SARS-CoV-2 situazione attuale sulle cure
Una delle domande che più si pongono, in particolare coloro che sono ancora scettici in merito alla quarta dose e che non essendo obbligatoria, probabilmente non andranno a farla, nell’ambito del trattamento terapeutico antivirale di SARS-CoV-2 è in merito a quanto gli attuali farmaci in uso possano essere efficaci sulle nuove mutazioni che la macchina del virale potrebbe mettere in campo nel corso del tempo.
Per rispondere al dubbio che ci assale in questo periodo, ci ha pensato il gruppo di ricerca internazionale coordinato dalla prof.ssa Dorothee von Laer della Divisione di Virologia della Innsbruck Medical University ha pensato di precorrere i tempi andando a costruire in laboratorio tutte le possibili variazioni e quindi mutazioni, di una delle proteine bersaglio di una importante famiglia di farmaci antivirali contro la proteasi principale del virus, denominata 3CLpro.
L’efficacia dei farmaci in uso, come nirmatrelvir o ensitrelvir, è stata quindi determinata sperimentalmente per anticipare quali, tra le possibili nuove mutazioni, potrebbe ridurre o addirittura eliminare la loro efficacia terapeutica.

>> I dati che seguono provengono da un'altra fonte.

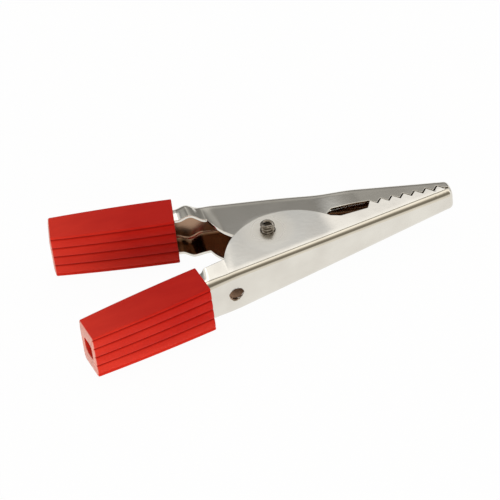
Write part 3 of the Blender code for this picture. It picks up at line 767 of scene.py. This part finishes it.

Alla ricerca dal titolo “SARS-CoV-2 3CLpro mutations selected in a VSV-based system confer resistance to nirmatrelvir, ensitrelvir, and GC376” che è stata pubblicata su «Science Translational Medicine» ha partecipato la Sezione di Modellistica Molecolare del Dipartimento di Scienze del Farmaco dell’Università di Padova, coordinata dal Professor Stefano Moro, che ha come missione lo sviluppo e l’applicazione di metodologie informatico-computazionali con l’obiettivo principale di supportare la progettazione, identificazione e ottimizzazione di nuovi candidati farmaci.
Parallelamente al lavoro sperimentale svolto dai colleghi austriaci, il gruppo di ricerca padovano ha così effettuato il medesimo studio utilizzando delle tecniche computazionali, sia tutti i mutanti della proteina 3CLpro che sulle loro interazioni con i farmaci antivirali, sono stati in pratica simulati con l’obiettivo di avere un riscontro sulla capacità predittiva di questi metodi che consentirebbero, qualora si dimostrassero accurati, una importante riduzione dei tempi di accesso a queste informazioni ed una conseguente riduzione dei costi della ricerca.
Un importante risultato ottenuto da questo studio è che tutti i mutanti che hanno sperimentalmente dimostrato una riduzione di attività nei confronti dei farmaci antivirali analizzati sono stati correttamente predetti dallo studio computazionale padovano, consentendo inoltre di interpretarne, a livello molecolare le motivazioni, analizzando le singole interazioni tra farmaco e proteina che venivano a modificarsi nei vari mutanti.
“La buona capacità predittiva dei metodi computazionali utilizzati in questo studio – dicono gli autori del team del Dipartimento di Scienze del Farmaco Matteo Pavan, Davide Bassani e Stefano Moro – apre alla possibilità del loro utilizzo anche per altri bersagli molecolari di interesse terapeutico, per i quali l’aspetto della resistenza rappresenta un problema clinico rilevante, fornendo un supporto alle tecniche sperimentali di biologia molecolare e biochimica utilizzate di routine nella identificazione di nuovi candidati farmaci”.
Certo viene da chiedersi in quanti si fideranno delle risposte che stanno ora arrivando, considerando che in un tempo, poi non così lontano, molte nazioni, come ad esempio l’Italia, hanno avuto bisogno di applicare sanzioni e regole ferree per convincere la popolazione a fare le dosi precedenti contro il Covid-19.